The 2022 Verizon Data Breach Investigations Report (DBIR) was released recently and highlighted some of the cybersecurity trends the industry has seen year after year. One of those trends which seems to be gaining more attention in the industry is the “Human Element.” The report found that 82% of breaches involve the human element, making human risk the biggest risk factor for organizations. More importantly, the DBIR surveys indicate that just 2.9% of users are causing most incidents. The report stresses that organizations should find ways to identify those specific users and mitigate that risk. Understanding who this small percentage are can exponentially increase an organization’s effectiveness in reducing risk.
Humans (users) as designed are not perfect. We behave in various ways, good and bad, intentional and unintentional, forgetful, and so on and so forth. We all miss meetings, forget to turn out the lights, make mistakes. The same goes for users in the workplace; some users will click bad links, open malicious documents, surf nefarious websites, and cause security incidents.

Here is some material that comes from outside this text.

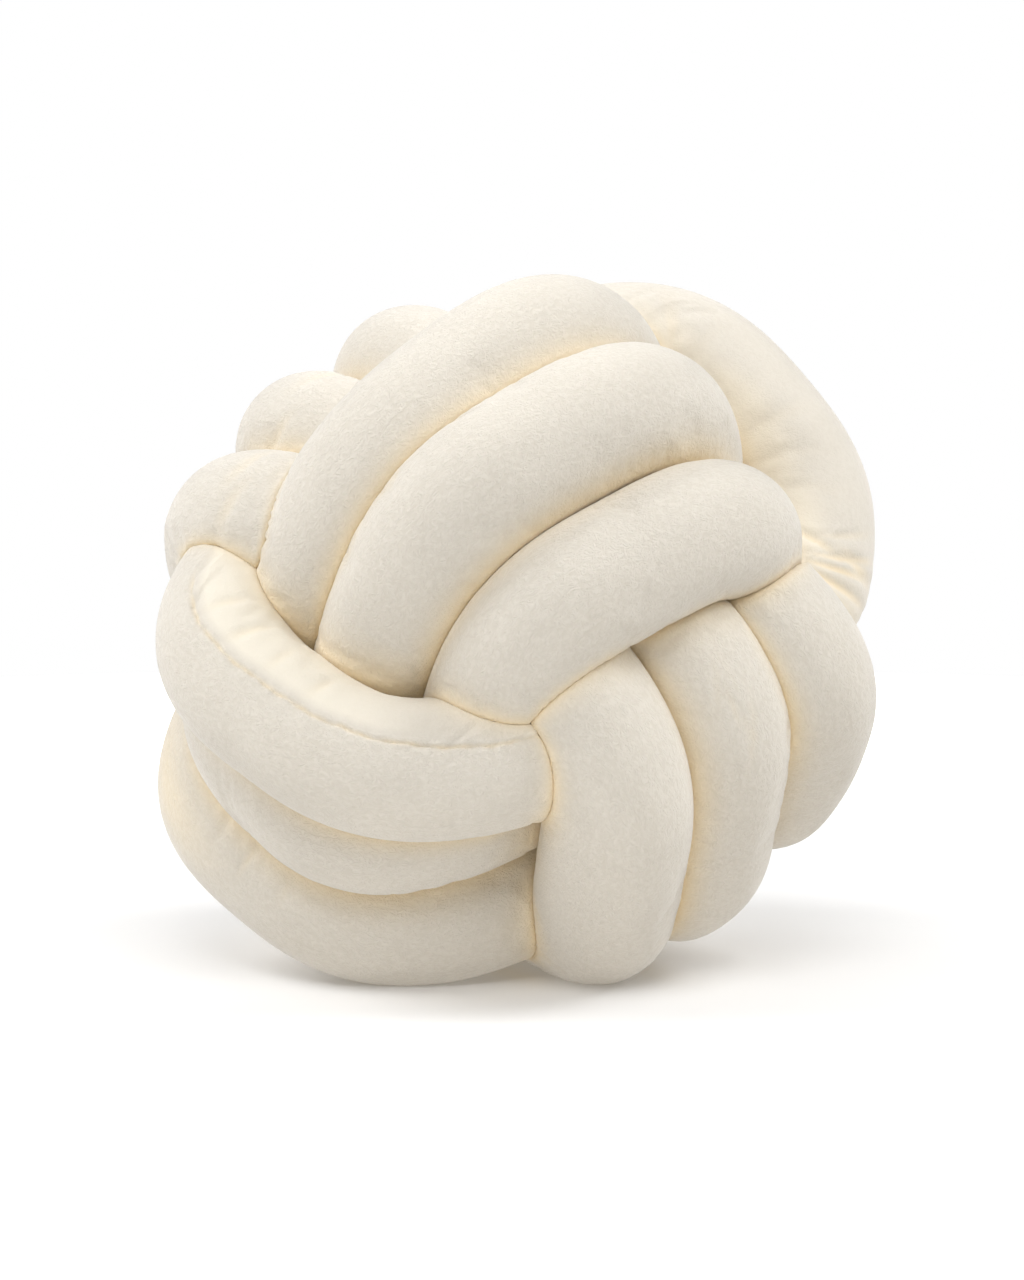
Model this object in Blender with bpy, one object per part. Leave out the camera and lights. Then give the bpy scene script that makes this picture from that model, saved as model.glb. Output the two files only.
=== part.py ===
"""Knot cushion: one stuffed plush tube wound into a ball, three turns each way.

Metres, +Z up, the side seen first faces -Y. The ball is one solid: the turns
are merged where they press on each other and the hidden middle is filled.
Each turn is an oval loop. Its two crests lie on the outside of the ball and
its two tucks pass under the crests of the next direction.
"""
import bmesh
import bpy
import numpy as np
from mathutils import Matrix, Vector

# The ball's own three directions, in the room's axes, as it rests on the floor.
TOP = (0.042, -0.717, 0.695)
LEFT = (-0.758, -0.477, -0.446)
RIGHT = (0.651, -0.508, -0.564)

TUBE_RADIUS = 0.0289
CREST_REACH = 0.122      # ball centre to the tube's centre line on a crest
TUCK_REACH = 0.0713       # ball centre to the centre line in a tuck
OVAL_POWER = 3.08         # 2 is an ellipse, higher is squarer
CREST_PITCH = 0.0532      # between neighbours on the outside
TUCK_PITCH = 0.0401       # between neighbours in a tuck
SIDE_DROP = 0.0063        # outer turns lie this much lower than the middle one
CORE_RADIUS = 0.095       # filled middle
FLOOR_DEPTH = 0.1357      # ball centre to the floor; the weight flattens what is lower

SECTIONS = 56             # rings of points along one turn
SIDES = 16                # points round the tube

CREAM = (0.82, 0.75, 0.63, 1.0)

# One row a turn, millimetres off the even winding. "near" is the crest on the
# named side of the ball, "far" the crest on the other side.
# slot: place in its group of three. slide: sideways along the stack.
# lean: how much the crest runs askew. rise: out from the ball's centre.
# bow: how far both ends of a crest curl sideways. fat: added tube radius.
# tip: how much one end of a crest stands higher than the other.
# room: added reach of the two tucks.
COLUMNS = ("way", "slot", "slide_near", "slide_far", "lean_near", "lean_far",
           "rise_near", "rise_far", "bow_near", "bow_far", "fat",
           "tip_near", "tip_far", "room_first", "room_second")
TURNS = (
    ("top", 1, 6, -6, -7, -8, -10, -5, 5, -8, -1, -1, -6, -14, -9),
    ("top", 0, 8, -4, -3, -5, 7, 4, 2, 2, 0, 0, 1, 6, 7),
    ("top", -1, 12, -4, 4, -5, 0, 2, 1, -3, 2, -7, 3, 5, 12),
    ("left", 1, -1, -7, 7, -19, 10, 13, -1, 0, -1, -8, -1, 6, 7),
    ("left", 0, 3, 1, 9, -7, -2, 7, 8, -3, -2, 6, 0, -14, -2),
    ("left", -1, 8, 1, 3, -3, 8, 5, -1, 1, 3, -8, 2, 2, 3),
    ("right", 1, -7, 14, -2, 17, -5, -18, -9, 9, 1, 2, -8, 1, 0),
    ("right", 0, -5, 17, -10, 8, -9, -5, -8, 11, 0, -5, 2, -2, 2),
    ("right", -1, -8, 16, 2, 4, -10, 5, 5, 6, 0, 12, 6, -6, 3),
)
# which of the three directions is each group's crest, tuck and stacking way
GROUPS = {"top": (0, 1, 2), "left": (1, 2, 0), "right": (2, 0, 1)}


def square_up(axes):
    """The three directions made exactly square to one another."""
    u, _, v = np.linalg.svd(np.array(axes))
    return u @ v


def centre_line(row, count):
    """Centre line of one turn as count points, evenly spaced, and its radius."""
    t = dict(zip(COLUMNS, row))
    fine = np.linspace(0, 2 * np.pi, 721)[:-1]
    c = np.cos(fine)
    s = np.sin(fine)
    near = np.clip(c, 0, None) ** 1.5
    far = np.clip(-c, 0, None) ** 1.5
    mm = 0.001

    def mix(name):
        return mm * (t[name + "_near"] * near + t[name + "_far"] * far)

    crest = CREST_REACH - SIDE_DROP * abs(t["slot"]) + mix("rise")
    crest = crest + mix("tip") * np.clip(1.2 * s, -1, 1)
    room = mm * np.where(s > 0, t["room_first"], t["room_second"])
    tuck = TUCK_REACH + room * np.abs(s)
    reach = (np.abs(c / crest) ** OVAL_POWER
             + np.abs(s / tuck) ** OVAL_POWER) ** (-1 / OVAL_POWER)
    across = reach * s / TUCK_REACH
    pitch = TUCK_PITCH + (CREST_PITCH - TUCK_PITCH) * (near + far)
    stack = t["slot"] * pitch + mix("slide") + mix("lean") * across
    stack = stack + mix("bow") * across ** 2
    box = square_up((TOP, LEFT, RIGHT))
    crest_way, tuck_way, stack_way = (box[k] for k in GROUPS[t["way"]])
    line = (np.outer(reach * c, crest_way) + np.outer(reach * s, tuck_way)
            + np.outer(stack, stack_way))
    step = np.linalg.norm(np.roll(line, -1, 0) - line, axis=1)
    along = np.concatenate(([0], np.cumsum(step)))
    want = np.linspace(0, along[-1], count + 1)[:-1]
    closed = np.vstack((line, line[:1]))
    even = np.stack([np.interp(want, along, closed[:, k]) for k in range(3)], 1)
    return even, TUBE_RADIUS + mm * t["fat"]


def turn_mesh(row):
    """One turn as a closed ring-shaped tube."""
    line, radius = centre_line(row, SECTIONS)
    run = np.roll(line, -1, 0) - np.roll(line, 1, 0)
    run /= np.linalg.norm(run, axis=1)[:, None]
    out = line - run * np.sum(line * run, axis=1)[:, None]
    out /= np.linalg.norm(out, axis=1)[:, None]
    side = np.cross(run, out)
    angle = np.arange(SIDES) * 2 * np.pi / SIDES
    ring = (line[:, None] + radius * (np.cos(angle)[None, :, None] * out[:, None]
                                      + np.sin(angle)[None, :, None] * side[:, None]))
    verts = [tuple(p) for p in ring.reshape(-1, 3)]
    faces = []
    for i in range(SECTIONS):
        j = (i + 1) % SECTIONS
        for a in range(SIDES):
            b = (a + 1) % SIDES
            faces.append((i * SIDES + a, i * SIDES + b, j * SIDES + b, j * SIDES + a))
    return verts, faces


def add_object(name, verts, faces):
    mesh = bpy.data.meshes.new(name)
    mesh.from_pydata(verts, [], faces)
    bm = bmesh.new()
    bm.from_mesh(mesh)
    bmesh.ops.recalc_face_normals(bm, faces=bm.faces)
    bmesh.ops.triangulate(bm, faces=bm.faces)
    bm.to_mesh(mesh)
    bm.free()
    made = bpy.data.objects.new(name, mesh)
    bpy.context.scene.collection.objects.link(made)
    return made


def merge(whole, extra):
    """The solid of both, left in the first; the second is removed."""
    step = whole.modifiers.new("join", "BOOLEAN")
    step.operation = "UNION"
    step.solver = "MANIFOLD"
    step.object = extra
    graph = bpy.context.evaluated_depsgraph_get()
    mesh = bpy.data.meshes.new_from_object(whole.evaluated_get(graph))
    whole.modifiers.remove(step)
    whole.data = mesh
    bpy.data.objects.remove(extra)


def keep_largest(bm):
    """Drops every loose shell but the largest."""
    left = set(bm.verts)
    best = []
    while left:
        shell = [left.pop()]
        for v in shell:
            for e in v.link_edges:
                w = e.other_vert(v)
                if w in left:
                    left.remove(w)
                    shell.append(w)
        if len(shell) > len(best):
            best = shell
    keep = set(best)
    bmesh.ops.delete(bm, geom=[v for v in bm.verts if v not in keep], context="VERTS")


def flatten_under(bm):
    """Cuts the small flat spots the ball rests on and closes them."""
    cut = bmesh.ops.bisect_plane(bm, geom=bm.verts[:] + bm.edges[:] + bm.faces[:],
                                 plane_co=(0, 0, -FLOOR_DEPTH), plane_no=(0, 0, 1),
                                 clear_inner=True)
    rim = [e for e in cut["geom_cut"] if isinstance(e, bmesh.types.BMEdge)]
    bmesh.ops.holes_fill(bm, edges=rim, sides=0)


def main():
    for old in list(bpy.data.objects):
        bpy.data.objects.remove(old)
    bm = bmesh.new()
    bmesh.ops.create_icosphere(bm, subdivisions=3, radius=CORE_RADIUS)
    core = bpy.data.meshes.new("core")
    bm.to_mesh(core)
    bm.free()
    ball = bpy.data.objects.new("knotted_tube", core)
    bpy.context.scene.collection.objects.link(ball)
    for row in TURNS:
        merge(ball, add_object("turn", *turn_mesh(row)))
    bm = bmesh.new()
    bm.from_mesh(ball.data)
    keep_largest(bm)
    flatten_under(bm)
    xs = [v.co.x for v in bm.verts]
    ys = [v.co.y for v in bm.verts]
    low = min(v.co.z for v in bm.verts)
    shift = Vector((-(min(xs) + max(xs)) / 2, -(min(ys) + max(ys)) / 2, -low))
    bm.transform(Matrix.Translation(shift))
    bmesh.ops.triangulate(bm, faces=bm.faces)
    mesh = bpy.data.meshes.new("knotted_tube")
    bm.to_mesh(mesh)
    bm.free()
    ball.data = mesh
    ball.data.name = "knotted_tube"
    for face in mesh.polygons:
        face.use_smooth = True
    plush = bpy.data.materials.new("plush")
    plush.use_nodes = True
    shader = plush.node_tree.nodes["Principled BSDF"]
    shader.inputs["Base Color"].default_value = CREAM
    shader.inputs["Roughness"].default_value = 0.95
    mesh.materials.append(plush)
    print("triangles", len(mesh.polygons), "shift", tuple(round(c, 4) for c in shift))


main()
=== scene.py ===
"""Knot cushion: a stuffed plush tube wound into a ball, three turns each way.

The tube is modelled turn by turn on the same centre lines as the solid. Where
two turns press on each other they flatten against one another. A coarse copy
is swelled by its filling in a cloth simulation. Folds, swells and the seam are
laid over it, and the seam's stitches follow its path.
"""
import math
import random

import bpy
import numpy as np
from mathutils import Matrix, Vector


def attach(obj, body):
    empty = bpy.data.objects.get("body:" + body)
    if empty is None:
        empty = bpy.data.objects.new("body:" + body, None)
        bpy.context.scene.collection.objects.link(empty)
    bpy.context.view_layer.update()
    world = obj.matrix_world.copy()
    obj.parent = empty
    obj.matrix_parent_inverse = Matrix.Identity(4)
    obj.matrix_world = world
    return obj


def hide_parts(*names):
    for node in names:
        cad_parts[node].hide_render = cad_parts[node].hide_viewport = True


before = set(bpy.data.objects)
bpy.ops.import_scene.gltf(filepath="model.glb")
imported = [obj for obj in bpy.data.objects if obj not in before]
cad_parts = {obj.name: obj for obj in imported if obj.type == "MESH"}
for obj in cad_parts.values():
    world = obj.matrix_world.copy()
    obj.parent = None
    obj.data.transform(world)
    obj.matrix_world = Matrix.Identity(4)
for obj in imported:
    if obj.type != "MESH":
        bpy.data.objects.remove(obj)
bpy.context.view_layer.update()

# ---- the ball: the same values as the solid's, in metres ------------------
TOP = (0.042, -0.717, 0.695)
LEFT = (-0.758, -0.477, -0.446)
RIGHT = (0.651, -0.508, -0.564)
TUBE_RADIUS = 0.0289
CREST_REACH = 0.122       # ball centre to the tube's centre line on a crest
TUCK_REACH = 0.0713       # and in a tuck
OVAL_POWER = 3.08
CREST_PITCH = 0.0532      # between neighbours on the outside
TUCK_PITCH = 0.0401
SIDE_DROP = 0.0063
SHIFT = (0.0020, -0.0057, 0.1357)   # ball centre in the room
MM = 1000                 # millimetres in a metre

# One row a turn, millimetres off the even winding.
COLUMNS = ("way", "slot", "slide_near", "slide_far", "lean_near", "lean_far",
           "rise_near", "rise_far", "bow_near", "bow_far", "fat",
           "tip_near", "tip_far", "room_first", "room_second")
TURNS = (
    ("top", 1, 6, -6, -7, -8, -10, -5, 5, -8, -1, -1, -6, -14, -9),
    ("top", 0, 8, -4, -3, -5, 7, 4, 2, 2, 0, 0, 1, 6, 7),
    ("top", -1, 12, -4, 4, -5, 0, 2, 1, -3, 2, -7, 3, 5, 12),
    ("left", 1, -1, -7, 7, -19, 10, 13, -1, 0, -1, -8, -1, 6, 7),
    ("left", 0, 3, 1, 9, -7, -2, 7, 8, -3, -2, 6, 0, -14, -2),
    ("left", -1, 8, 1, 3, -3, 8, 5, -1, 1, 3, -8, 2, 2, 3),
    ("right", 1, -7, 14, -2, 17, -5, -18, -9, 9, 1, 2, -8, 1, 0),
    ("right", 0, -5, 17, -10, 8, -9, -5, -8, 11, 0, -5, 2, -2, 2),
    ("right", -1, -8, 16, 2, 4, -10, 5, 5, 6, 0, 12, 6, -6, 3),
)
GROUPS = {"top": (0, 1, 2), "left": (1, 2, 0), "right": (2, 0, 1)}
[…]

A recent study from the Cyentia Institute on workforce risk came to a similar conclusion as the DBIR, finding just 4% of a company’s internal users responsible for 80% of phishing incidents, and only 3% to blame for 92% of malware incidents. Understanding who this small percentage are can exponentially increase an organization’s effectiveness in reducing risk. CISOs that are part of the process of conducting a Security Risk Assessment for their organization will typically utilize a security framework and controls to measure the risk rating and maturity of their cybersecurity program. A Security Risk Assessment should incorporate People, Processes, and Technology. All three of these concepts are vital for the success of your overall cybersecurity strategy.
Security Awareness and Training (SAT) is becoming a smaller part of the fight against preventing human risk. Yes, most compliance frameworks require annual security awareness training for an organization to remain compliant. So, these security awareness videos and materials should still be used; but they are certainly not the solution to the human risk problem. Forrester’s latest Security Awareness & Training report recognized that the fundamental problem in protecting users stems from understanding who in your organization is risky and why they are risky. This insight is simply not available through the traditional Awareness and Training approach.
Organizations have a plethora of security and application tool logs and metadata about their users. Many feed this data into a SIEM or their 3rd party MSSP to monitor security events, attacks, and possible breaches, among other anomalous activities. This has been the norm, from an offensive stance of maintaining the status quo on “detect, respond and recover,” also mandated by many compliance frameworks.
Organizations and their CISOs need to take a balanced approach to their overall security strategy, move beyond the status quo, and include a proactive approach that includes tactical and strategic measures to address all risks in the workplace. From a NIST Cybersecurity Framework (CSF) perspective, most organizations have “Detect, Respond and Recover” down pat, but they are lacking on the “Identify and Protect.” As part of that balanced approach, it’s important to identify all risks, quantify those risks, and build guardrails to prevent your next incident.
Human risk needs to play an integral part in your overall security strategy. Many of those technology and application logs previously mentioned, have the answers you are looking for when addressing human risk, including who is most likely to cause the next incident, who has a high level of access that could cause a devastating loss to the business, what is the attack ability level of your users, and which of those might expose data. All of these are tough questions to answer, but using data you already gather can help you find out these answers and identify that small percentage of users that put your organization most at risk. Then you will be on your way to start solving human risk in your organization.